NASHVILLE, Tenn. — Advocates for domestic violence victims are praising a new Tennessee law that seeks to stop a common tactic that batterers use after their victims have fled to safety: Filing frivolous lawsuits designed to bankrupt or inflict more harm on the people they already have abused.
Those who work with battered women say forcing victims to spend money on lawyers and fight multiple legal challenges is common. In fact, there’s even a term some advocates use for it: Stalking by way of the courts.
“I think it’s the least understood and most overlooked form of abuse that I know of,” said Amira Samuel, an advocate for survivors of domestic violence. Samuel is compensation program director at FreeFrom, a Los Angeles-based nonprofit that helps victims across the country rebuild their lives financially.
She applauded Tennessee’s new statute.
There are state laws around the country aimed at stopping someone from using the legal system simply to inflict harm. However, It’s not clear if any other state has moved to protect such a narrow group of people.
The measure, signed by Republican Gov. Bill Haslam in May, only applies to ex-spouses, former romantic partners and family members. It would allow a judge to hold a hearing to determine whether someone has filed abusive civil lawsuits designed to “harass or maliciously injure” a victim by exhausting their economic resources or trying to force them to make financial or child-custody concessions.

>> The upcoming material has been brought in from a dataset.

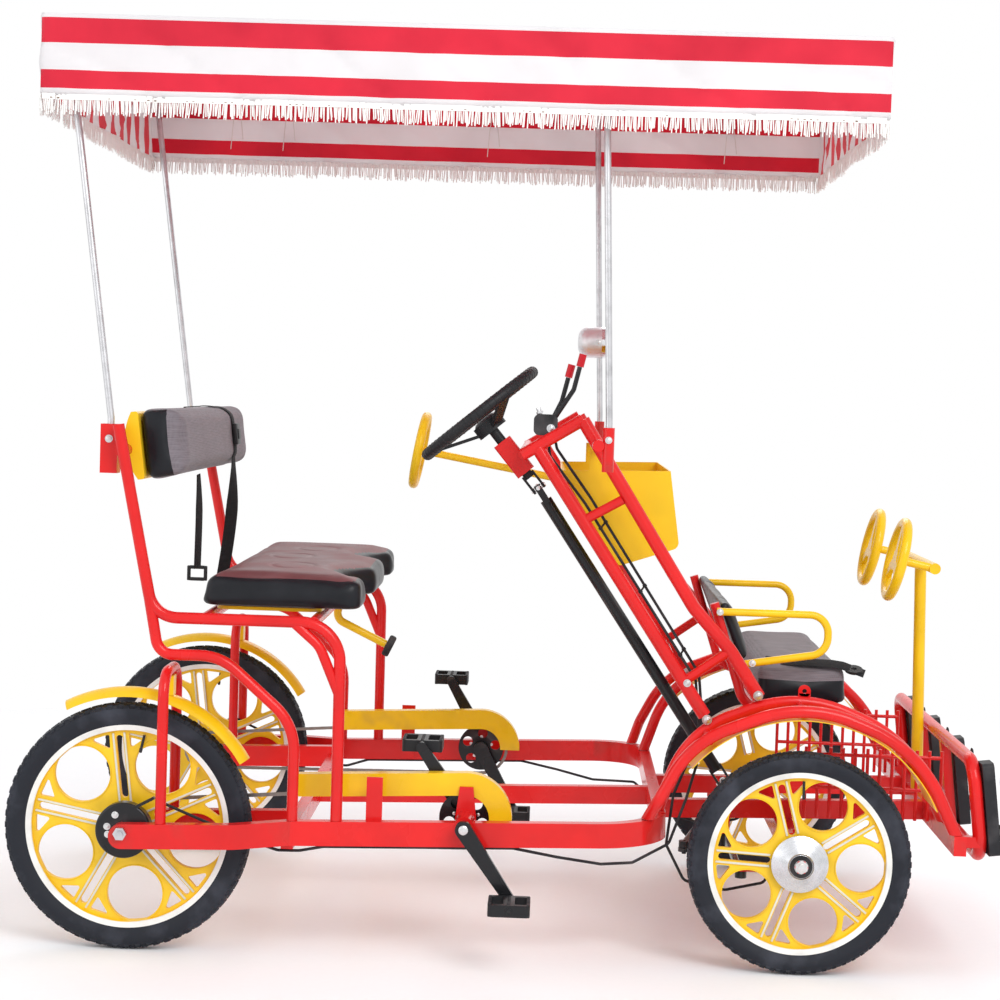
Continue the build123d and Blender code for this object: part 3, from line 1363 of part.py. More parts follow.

The law gives a judge the power to stop someone from filing additional abusive lawsuits for least four years but no more than six years.
The law’s sponsor, Republican Rep. Mike Carter from Ooltewah, is an attorney and former judge.
“In the cases I’ve reviewed, it’s just a litigious form of domestic assault,” Carter said.
One case that unsettled him involved a former Memphis-area lawyer who’s now in prison for trying three times to kill his wife, and keeps filing legal actions against her.
Fred Auston Wortman III is serving a 30-year sentence, but that hasn’t stopped him from going to court over parenting time and other matters. He was there again Thursday, via telephone from prison, pursuing new motions that he ended up dropping.
His ex-wife, Staci Jones, teaches English as a second language and said she probably owes more than $100,000 from ongoing legal battles with a man she hoped to never see again.
“It seems like he has more rights where he is than I do,” she said.
After the new law takes effect in July, her attorney, Mitzi Johnson, intends to use it to put a stop to the harassment.
“I do think it’s about power,” Johnson said. “It’s the only type of power he has over her right now.”
Another Tennessee woman told state legislators that she had spent $400,000 fighting lawsuits filed by her ex-husband. She told members of a Senate committee that he would lose in one county and then file the same suit elsewhere.
She did not respond to calls from the Associated Press seeking comment.
A victim’s unwillingness to talk is no surprise to advocates for domestic violence victims, who say the prospect of facing their abusers in a courtroom can be terrifying. “It’s a form of psychological violence, and that’s what we see quite frequently,” said John Hasley, deputy director of litigation at Legal Aid of Northwest Texas.
Abusers gain power and control by forcing their victims to show up on demand in a courtroom, he said. They can drag out legal proceedings, cause their victims to miss work and make them pay a small fortune, even if the case is dismissed by a judge.
Hasley and others say judges need to see through abusive tactics. Yet some judges and attorneys still don’t understand the dynamics of domestic violence and may blame both parties for not getting along — the equivalent of calling a mugging a dispute over a wallet, advocates say.
There is a real problem in family courts with judges not believing the victims, said Joan Meier, a professor of law at George Washington University and founder of the Domestic Violence Legal Empowerment and Appeals Project (DV LEAP).
Meier worries that Tennessee’s law might have the unintended consequence of empowering batterers who are taken to court for legitimate reasons, such as harming the children or not paying child support. Batterers across the country, she said, have sometimes won millions of dollars after filing lawsuits against victims claiming malicious prosecution or abuse of the legal process.
She thinks the Tennessee law should have a provision that says it does not apply when someone makes claims about a child’s welfare in good faith.
Still, Meier thinks the law addresses a real problem because abusers often go to court to try and prove they are right.
“Litigation abuse is rampant,” she said, “and it’s devastating.”